Maintenance Inspection
Initial troubleshooting focused on aircraft battery condition, starter electrical supply and ECB fault history. BITE data confirmed multiple interrupted start sequences associated with unstable starter current characteristics. Following removal of the starter assembly, technicians identified: • Severe electrical pitting on starter contact surfaces • Localized thermal discoloration inside the contactor housing • Elevated resistance across contactor terminals • Heat-related damage on sections of starter wiring insulation • Early-stage armature overheating inside the starter motor No faults were detected within the ECB control logic.
Root Cause Analysis
Engineering investigation determined that repeated APU start attempts under degraded battery conditions generated excessive current flow through the starter contactor assembly.
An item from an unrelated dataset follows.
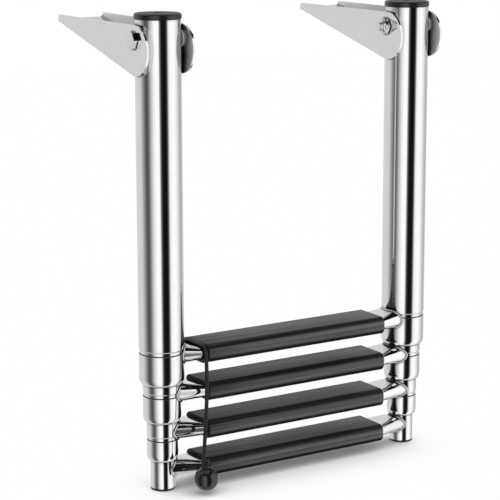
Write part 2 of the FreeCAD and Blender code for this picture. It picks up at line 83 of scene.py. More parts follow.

Progressive electrical arcing increased contact resistance and produced localized overheating during each subsequent start cycle. The unstable electrical supply eventually caused incomplete starter disengagement characteristics and abnormal thermal loading within the starter motor assembly.
Corrective Actions
The following maintenance actions were completed before return to service: • Replacement of APU starter motor assembly • Replacement and inspection of starter contactor components • Aircraft battery capacity verification • Inspection of starter power wiring and terminal connections • ECB operational test and fault reset • Successful APU start test using aircraft electrical power • Follow-up operational test under pneumatic and electrical load Subsequent testing confirmed stable starter engagement and normal APU acceleration characteristics.
Engineering Lessons
This case demonstrated how degraded battery performance can progressively damage high-current APU starting components during repeated start attempts. Monitoring starter current trends, voltage stability and abnormal cranking behavior provides valuable early indication of contactor deterioration before complete operational failure occurs. The incident also highlighted the operational impact of temporary GPU dependency during remote ground operations where external support equipment availability may be limited.